You can take a XSL-FO file and transform it to PDF or you can see the
paginated XSL-FO with a XSL-FO rendered directly. Why is the translation
to pdf prefered instead spreading of XSL-FO 'Readers'? Maybe because PDF
is better (e.g. metadata)?
>> "Data Conversion Laboratory, in its Website glossary, writes: 'XSLů is
>> a stylesheet language that gives us the ability to specify how data
>> coded with XML will format on screen (emphasis added). This language
>> was developed based on the ISO companion standard for SGML known as
> This is of course the problem with argument by linkage. Why should I, or
> anyone, care what Data Conversion Laboratory says in its website
> glossary. What if I found a website glossary that said something else, I
> guess this would strengthen your point that nobody knows what it is
> because two people say different things. If so I am saddened to report
> that nobody knows anything in all the world.

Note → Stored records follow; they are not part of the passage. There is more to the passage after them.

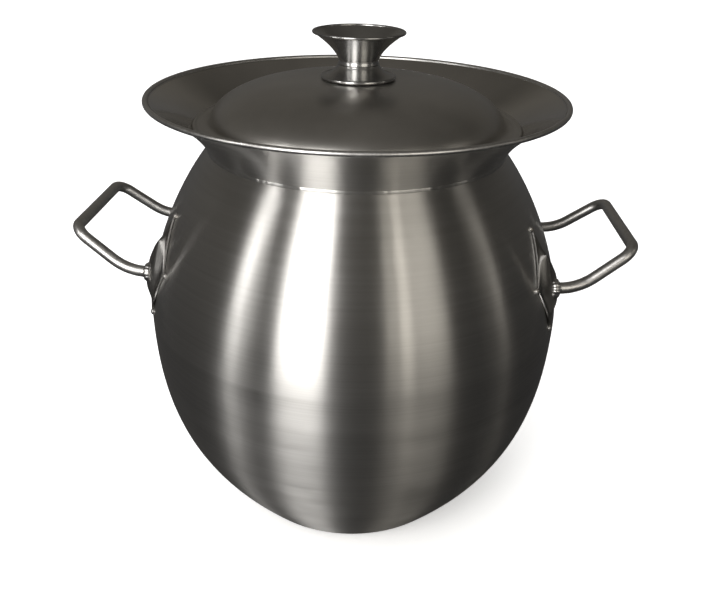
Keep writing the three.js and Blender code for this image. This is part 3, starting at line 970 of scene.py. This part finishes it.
def make_world():
    """A dim warm room in reflections, darker on the right, that the camera sees as plain white."""
    world = bpy.data.worlds.new("studio")
    world.use_nodes = True
    tree = world.node_tree
    background = tree.nodes["Background"]
    direction = tree.nodes.new("ShaderNodeTexCoord").outputs["Generated"]
    heading = tree.nodes.new("ShaderNodeSeparateXYZ")
    tree.links.new(direction, heading.inputs[0])
    ramp = tree.nodes.new("ShaderNodeValToRGB")
    # Each step is a height, from 0 straight down to 1 straight up, and the room's colour there.
    steps = (
        (0.0, (0.03, 0.029, 0.028)),
        (0.35, (0.045, 0.045, 0.046)),
        (0.48, (0.088, 0.087, 0.087)),
        (0.72, (0.13, 0.121, 0.106)),
        (0.8, (0.085, 0.079, 0.069)),
        (1.0, (0.12, 0.112, 0.1)),
    )
    while len(ramp.color_ramp.elements) < len(steps):
        ramp.color_ramp.elements.new(0.5)
    for element, (height, colour) in zip(ramp.color_ramp.elements, steps):
        element.position = height
        element.color = (*colour, 1)
    spread = tree.nodes.new("ShaderNodeMapRange")
    spread.inputs["From Min"].default_value = -1
    tree.links.new(heading.outputs["Z"], spread.inputs["Value"])
    tree.links.new(spread.outputs["Result"], ramp.inputs["Fac"])
    shade = tree.nodes.new("ShaderNodeMapRange")
    full, right_side = 1.0, 0.55
    shade.inputs["To Min"].default_value = full
    shade.inputs["To Max"].default_value = right_side
    tree.links.new(heading.outputs["X"], shade.inputs["Value"])
    room = tree.nodes.new("ShaderNodeVectorMath")
    room.operation = "SCALE"
    tree.links.new(ramp.outputs["Color"], room.inputs[0])
    tree.links.new(shade.outputs["Result"], room.inputs["Scale"])
    seen = tree.nodes.new("ShaderNodeLightPath").outputs["Is Camera Ray"]
    mix = tree.nodes.new("ShaderNodeMix")
    mix.data_type = "RGBA"
    tree.links.new(seen, mix.inputs[0])
    tree.links.new(room.outputs[0], mix.inputs[6])
    white = (1.0, 1.0, 1.0, 1)
    mix.inputs[7].default_value = white
    tree.links.new(mix.outputs[2], background.inputs["Color"])
    bpy.context.scene.world = world


def make_camera():
    """The photograph's viewpoint: in front, looking down, with a slight roll."""
    data = bpy.data.cameras.new("camera")
    data.sensor_width = 36.0
    data.lens = 40.2
    camera = bpy.data.objects.new("camera", data)
    stand = Vector((0.0317, -0.6990, 0.5563))
    down, heading, roll = math.radians(26.86), math.radians(2.25), math.radians(1.35)
    turn = Euler((math.pi / 2 - down, 0, heading)).to_matrix().to_4x4()
    camera.matrix_world = Matrix.Translation(stand) @ turn @ Matrix.Rotation(roll, 4, "Z")
    bpy.context.scene.collection.objects.link(camera)
    bpy.context.scene.camera = camera


make_floor()
make_lights()
make_world()
make_camera()
bpy.context.scene.view_settings.view_transform = "Standard"
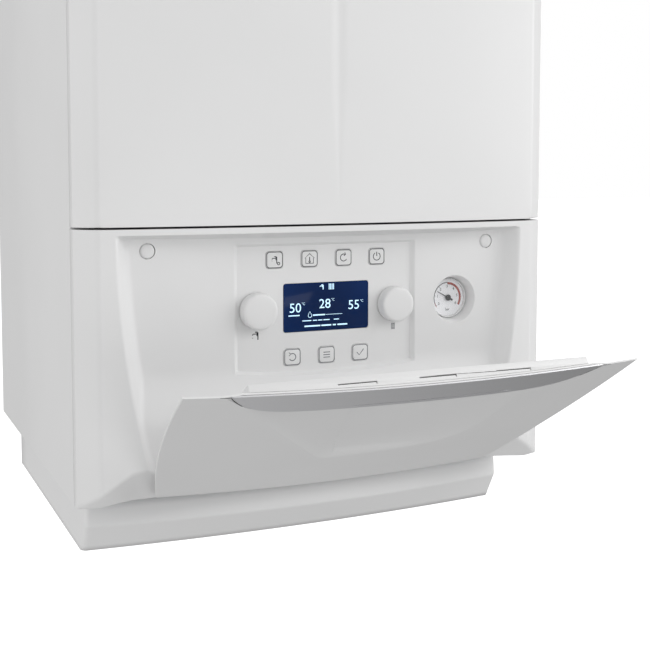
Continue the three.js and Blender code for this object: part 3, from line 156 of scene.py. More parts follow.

Above was just a quote from a more complete article and i added more
thoughts completing the whole stuff. I also think that history of XSL was
convoluted as the namespaces remember us each day
XSLT --> <xsl: ...>
XSL-FO --> <fo: ...>
when XSL = XSLT + XSL-FO.
I do not see your point here.
>> Therein lays another example of this schizophrenia involving all
>> things XML.
> Your argument that some people say different things about an XML based
> standard that you describe as a non-succesful unpopular XML based
> standard proves that there is a schizophrenia involving all things XML?
XML is being oversold, i think that many people would agree on this.
XML is not the best format for extensive usage of mathematics or graphics
for example (maybe this is reason for canvas or for binary format in
OpenMath). A XML markup model can be efficient when the ratio
markup/content is low. Maybe that is reason that SVG needs special parsing
model for extract the 'non-XML' data from a XML file.